Begin at the first line and end at the line containing "export default andiron;". Extract exactly those lines.

#### SOURCE DATA:
-- START --

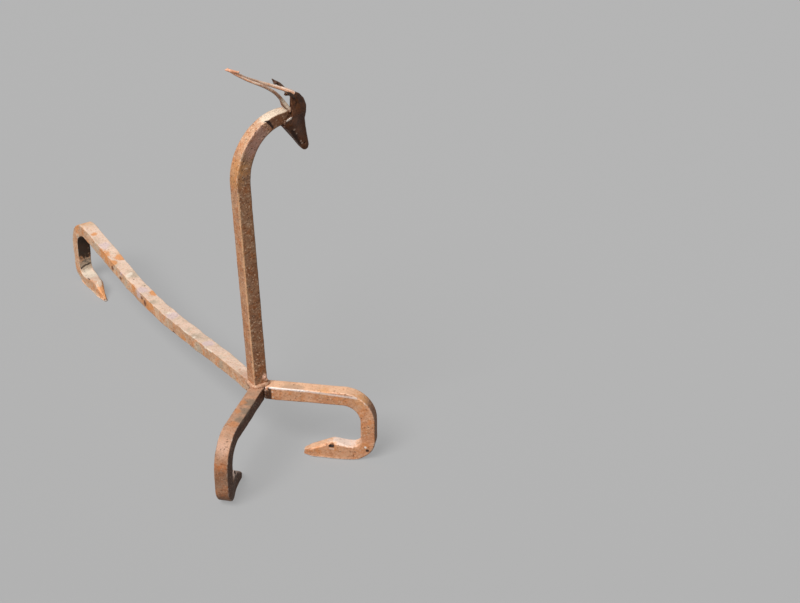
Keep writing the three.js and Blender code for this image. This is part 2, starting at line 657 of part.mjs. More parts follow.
/** The bead behind the left horn's root, on the crown. */
function leftHornWeld() {
  const line = [onHead(0.073, -0.055, 0.329), onHead(0.054, 0, 0.348), onHead(0.068, 0.067, 0.335)];
  return bead(line, CHEEK_BEAD_RADIUS).subtract(headGrown).subtract(leftHorn(FIT_GAP)).subtract(headCavity);
}

/** The bead on the far side of the right horn's root, on the neck. */
function rightHornWeld() {
  const line = [onHead(-0.012, 0.018, 0.134), onHead(-0.044, 0.006, 0.189), onHead(-0.071, -0.022, 0.274)];
  return bead(line, CHEEK_BEAD_RADIUS).subtract(neckGrown).subtract(rightHornGrown).subtract(headGrown);
}

// ---------------------------------------------------------------- assembly

const andiron = new THREE.Group();
addPiece(andiron, 'left_front_leg', frontLeg(LEFT), '#a9765a');
addPiece(andiron, 'right_front_leg', frontLeg(RIGHT), '#a9704f');
addPiece(andiron, 'log_bar', logBar, '#c39a80');
addPiece(upper, 'post', postBar(), '#a87c66');
addPiece(head, 'head', headPiece, '#5d4a40');
addPiece(head, 'left_horn', leftHorn(0), '#c4a48c');
addPiece(head, 'right_horn', rightHorn, '#b8937c');
addPiece(head, 'left_ear', ear(LEFT_EAR), '#4a3428');
addPiece(head, 'right_ear', ear(RIGHT_EAR), '#6b5040');
addPiece(andiron, 'post_weld', postWeld(), '#8a6049');
addPiece(andiron, 'leg_weld', legWeld(), '#7c5441');
addPiece(andiron, 'left_bar_weld', barWeld(-1), '#8a6049');
addPiece(andiron, 'right_bar_weld', barWeld(1), '#8a6049');
addPiece(head, 'left_cheek_weld', cheekWeld(1), '#9a7a66');
addPiece(head, 'right_cheek_weld', cheekWeld(-1), '#9a7a66');
addPiece(head, 'left_horn_weld', leftHornWeld(), '#8a6049');
addPiece(head, 'right_horn_weld', rightHornWeld(), '#8a6049');
andiron.add(upper);

// the origin goes to the middle of the object's box, on the floor
const box = new THREE.Box3().setFromObject(andiron, true);
andiron.position.set(-(box.min.x + box.max.x) / 2, -(box.min.y + box.max.y) / 2, -box.min.z);

export default andiron;
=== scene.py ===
# %% [markdown]
# # A forged andiron, dressed for its picture
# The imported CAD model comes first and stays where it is. It is the frame: every piece made
# below starts from one of its nodes, so a piece sits where the smith's bar sits.

import math
from functools import cached_property

import bmesh
import bpy
import numpy as np
from mathutils import Matrix, Vector


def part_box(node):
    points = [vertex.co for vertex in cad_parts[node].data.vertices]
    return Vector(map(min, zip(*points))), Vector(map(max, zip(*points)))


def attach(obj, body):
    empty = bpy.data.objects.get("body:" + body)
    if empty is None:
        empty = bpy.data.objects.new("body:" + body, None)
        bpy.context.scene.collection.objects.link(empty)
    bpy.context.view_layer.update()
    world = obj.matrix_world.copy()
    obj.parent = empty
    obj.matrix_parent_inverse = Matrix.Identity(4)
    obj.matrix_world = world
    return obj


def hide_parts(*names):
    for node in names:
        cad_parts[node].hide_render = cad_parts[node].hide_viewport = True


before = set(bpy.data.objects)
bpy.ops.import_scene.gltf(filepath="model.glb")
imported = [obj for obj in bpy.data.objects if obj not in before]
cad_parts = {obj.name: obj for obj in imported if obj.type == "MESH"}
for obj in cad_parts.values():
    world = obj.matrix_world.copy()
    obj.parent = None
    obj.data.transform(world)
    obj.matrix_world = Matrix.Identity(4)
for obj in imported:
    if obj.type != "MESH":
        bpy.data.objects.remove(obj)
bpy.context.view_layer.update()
scene = bpy.context.scene
scene.view_settings.view_transform = "Standard"

# %% [markdown]
# # Where the camera stands
# The picture was taken from the front left and a little above. The bearings were worked out from
# the bars themselves: they are straight and square, so each edge says how the camera was turned.
# A camera is three directions at right angles, right, up and back, and the place they start from.

# %% camera
AZIMUTH = math.radians(-32.42)
ELEVATION = math.radians(29.47)
DISTANCE = 2.331
LOOKS_AT = Vector((0.17313, -0.29736, 0.2))
LENS_MM = 81
FILM_WIDTH_MM = 36
NEAREST = 0.05


def camera_axes(azimuth, elevation):
    """Right, up and back of a camera that is held level at this bearing and this height angle."""
    right = Vector((math.cos(azimuth), math.sin(azimuth), 0))
    back = Vector((math.sin(azimuth) * math.cos(elevation),
                   -math.cos(azimuth) * math.cos(elevation),
                   math.sin(elevation)))
    return right, back.cross(right), back


right, up, back = camera_axes(AZIMUTH, ELEVATION)
camera = bpy.data.objects.new("camera", bpy.data.cameras.new("camera"))
scene.collection.objects.link(camera)
camera.data.lens = LENS_MM
camera.data.sensor_width = FILM_WIDTH_MM
camera.data.clip_start = NEAREST
turn = Matrix((right, up, back)).transposed().to_4x4()
camera.matrix_world = Matrix.Translation(LOOKS_AT + DISTANCE * back) @ turn
scene.camera = camera
print("camera stands at", [round(v, 3) for v in camera.matrix_world.translation])

# %% [markdown]
# # A plain floor that turns up into a backdrop
# A photographer's paper sweep has no corner between floor and wall. Turned round the middle like a
# bowl it serves every view. It is stage, not part of the andiron.

# %% floor and backdrop
FLOOR_RADIUS = 4.2
SWEEP_RADIUS = 1.6
SWEEP_TOP = 4.5
TURN_STEPS = 96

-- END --

#### FINISHED TASK:
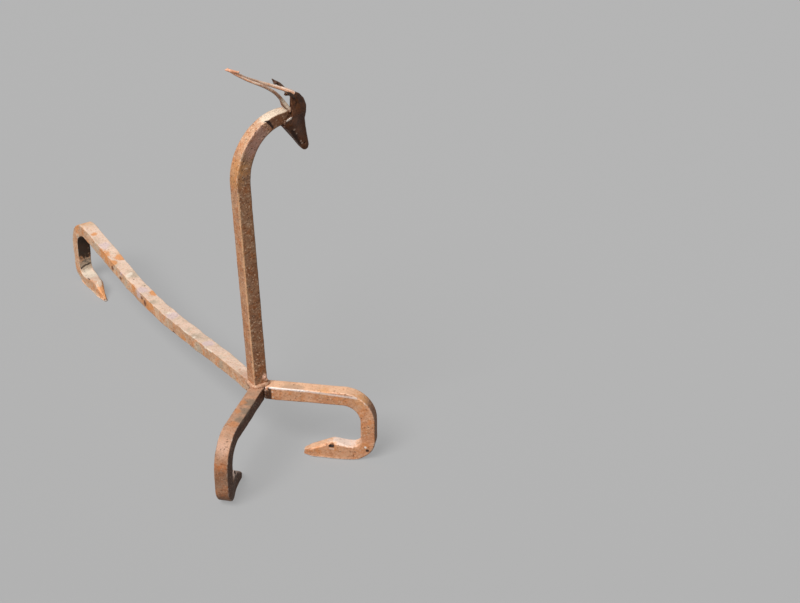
Keep writing the three.js and Blender code for this image. This is part 2, starting at line 657 of part.mjs. More parts follow.
/** The bead behind the left horn's root, on the crown. */
function leftHornWeld() {
  const line = [onHead(0.073, -0.055, 0.329), onHead(0.054, 0, 0.348), onHead(0.068, 0.067, 0.335)];
  return bead(line, CHEEK_BEAD_RADIUS).subtract(headGrown).subtract(leftHorn(FIT_GAP)).subtract(headCavity);
}

/** The bead on the far side of the right horn's root, on the neck. */
function rightHornWeld() {
  const line = [onHead(-0.012, 0.018, 0.134), onHead(-0.044, 0.006, 0.189), onHead(-0.071, -0.022, 0.274)];
  return bead(line, CHEEK_BEAD_RADIUS).subtract(neckGrown).subtract(rightHornGrown).subtract(headGrown);
}

// ---------------------------------------------------------------- assembly

const andiron = new THREE.Group();
addPiece(andiron, 'left_front_leg', frontLeg(LEFT), '#a9765a');
addPiece(andiron, 'right_front_leg', frontLeg(RIGHT), '#a9704f');
addPiece(andiron, 'log_bar', logBar, '#c39a80');
addPiece(upper, 'post', postBar(), '#a87c66');
addPiece(head, 'head', headPiece, '#5d4a40');
addPiece(head, 'left_horn', leftHorn(0), '#c4a48c');
addPiece(head, 'right_horn', rightHorn, '#b8937c');
addPiece(head, 'left_ear', ear(LEFT_EAR), '#4a3428');
addPiece(head, 'right_ear', ear(RIGHT_EAR), '#6b5040');
addPiece(andiron, 'post_weld', postWeld(), '#8a6049');
addPiece(andiron, 'leg_weld', legWeld(), '#7c5441');
addPiece(andiron, 'left_bar_weld', barWeld(-1), '#8a6049');
addPiece(andiron, 'right_bar_weld', barWeld(1), '#8a6049');
addPiece(head, 'left_cheek_weld', cheekWeld(1), '#9a7a66');
addPiece(head, 'right_cheek_weld', cheekWeld(-1), '#9a7a66');
addPiece(head, 'left_horn_weld', leftHornWeld(), '#8a6049');
addPiece(head, 'right_horn_weld', rightHornWeld(), '#8a6049');
andiron.add(upper);

// the origin goes to the middle of the object's box, on the floor
const box = new THREE.Box3().setFromObject(andiron, true);
andiron.position.set(-(box.min.x + box.max.x) / 2, -(box.min.y + box.max.y) / 2, -box.min.z);

export default andiron;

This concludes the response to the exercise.